The file cmath might look like this:
// This is cmath
namespace std {
#include <math.h>
}
This avoids duplication of information. It’s DRY!
Similar names
Don’t confuse these:
General rule: if the filename ends with .h, it puts symbols into
the global namespace. Otherwise, it puts symbols into the std
namespace.
Classes are closed
Once you’ve defined a class, you can’t add to it—it’s closed. Consider:
class Foo {
public:
int a,b,c;
};
class Foo { // 🦡
public:
int d;
};
int main() { }
c.cc:6: error: redefinition of ‘class Foo’
Namespaces are open
On the other hand, you can add to a namespace—it’s open. Consider:
namespace Math {
constexpr double PI = 3.14159;
}
namespace Math {
constexpr double E = 2.71828;
}
int main() {
cout << Math::PI * Math::E << '\n';
}
8.53972
std is closed
However, the C++ standard forbids you adding anything to the
namespace std, so it’s effectively closed, anyway.
Generally, compilers won’t stop you, because they have to allow
the implementation to put things into std, and it’s difficult
to differentiate between you and the implementation, but it’s still
against the rules, so don’t do it.
namespace std {
void evil() { cout << "🙈 🙉 🙊\n"; } // 🦡
}
int main() {
std::evil();
}
🙈 🙉 🙊
Nested namespaces
Namespaces can be nested.
namespace Pika {
constexpr int outer = 123;
// Attention, users: stay away from Private!
namespace Private {
constexpr int inner = 456;
}
}
int main() {
cout << Pika::outer << '\n'
<< Pika::Private::inner << '\n';
}
123
456
The anonymous namespace
If you don’t give your namespace a name, that’s an anonymous namespace.
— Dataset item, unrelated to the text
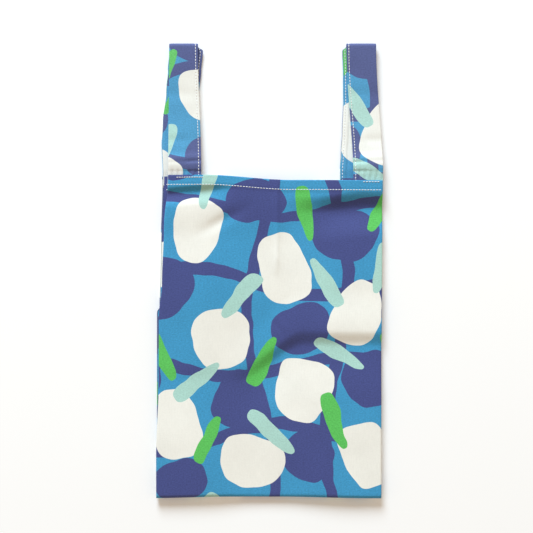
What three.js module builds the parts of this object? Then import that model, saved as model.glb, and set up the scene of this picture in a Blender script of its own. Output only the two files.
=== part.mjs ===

The compiler makes up a name and does an implicit using declaration:
namespace {
int foo;
}
It’s pretty much the same as:
namespace UNIQUE_NAME_42258107985915 {
int foo;
}
using namespace UNIQUE_NAME_42258107985915;
It’s intended to replace top-level static declarations.
Namespace aliases
| Hewlett-Packard |  |
| Harry Potter |  |
| Hit Points |  |
| Hensel Phelps |  |
| Hindustan Petroleum |  |
Long namespace names are good. For example, you wouldn’t want
to publish code defining a
a namespace HP—that’s a popular abbreviation,
and likely to cause collisions.
A library implementor could define the namespace name to be
Hewlett_Packard, and the user can create an easy-to-type alias:
namespace HP = Hewlett_Packard;
cost = HP::use_ludicrously_expensive_ink();
Symbol Resolution & Namespace Ambiguity
Consider two header files, which define the same color words
differently:
// RMA Resistor color code:
// https://en.wikipedia.org/wiki/Electronic_color_code
namespace RMA {
constexpr int black = 0, brown = 1, red = 2, orange = 3, yellow = 4,
green = 5, blue = 6, violet = 7, grey = 8, white = 9;
}
// RGB CSS color codes: see https://www.w3.org/TR/css-color-3/#svg-color
namespace RGB {
constexpr int black = 0x000000, brown = 0xa52a2a, red = 0xff0000,
orange = 0xffa500, yellow = 0xffff00, green = 0x008000,
blue = 0x0000ff, violet = 0xee82ee, gray = 0x808080, white = 0xffffff;
}
Lots of duplicates, but they’re in separate namespaces. Good!
Ambiguity
#include "resistor.h"
#include "rgb.h"
int main() {
cout << red << '\n'; // 🦡 want RMA red
}
c.cc:4: error: ‘red’ was not declared in this scope
Sure, we’ve got two definitions of red, but neither is in
std:: or the global namespace. We had no using declarations,
and no :: namespace qualifiers on red.
Ambiguity
Let’s use those namespaces:
#include "resistor.h"
#include "rgb.h"
using namespace RGB;
using namespace RMA;
int main() {
cout << red << '\n'; // 🦡 want RMA red
}
c.cc:6: error: reference to ‘red’ is ambiguous
It just plain fails. An unqualified red is ambiguous, because
there are two versions available. There is no priority order.
Also, the global namespace has no priority advantage, either.
Solutions
You can disambiguate with an explicit RMA:: namespace qualifier:
#include "resistor.h"
#include "rgb.h"
using namespace RGB;
using namespace RMA;
int main() {
cout << RMA::red << '\n';
cout << hex << RGB::orange << '\n';
}
2
ffa500
Solutions
Or, you can only bring in the symbols that you use
via selective using declarations:
#include "resistor.h"
#include "rgb.h"
using RMA::red;
using RGB::orange;
int main() {
cout << red << '\n';
cout << hex << orange << '\n';
}
2
ffa500
Ambiguity example
#include <iostream>
#include <algorithm>
using namespace std;
int count = 10;
int main() {
cout << count << "\n"; // 🦡
return 0;
}
c.cc:6: error: reference to ‘count’ is ambiguous
Why did it fail?
There is a standard algorithm called std::count().
It counts things.
Ambiguity solutions
#include <iostream>
#include <algorithm>
using namespace std;
int count = 10;
int main() {
cout << ::count << "\n"; // :: means global namespace
}
10
#include <iostream>
#include <algorithm>
using std::cout; // selective using declaration
int count = 10;
int main() {
cout << count << "\n";
}
10
Or you could not use global variables.
Similar problem for functions, though.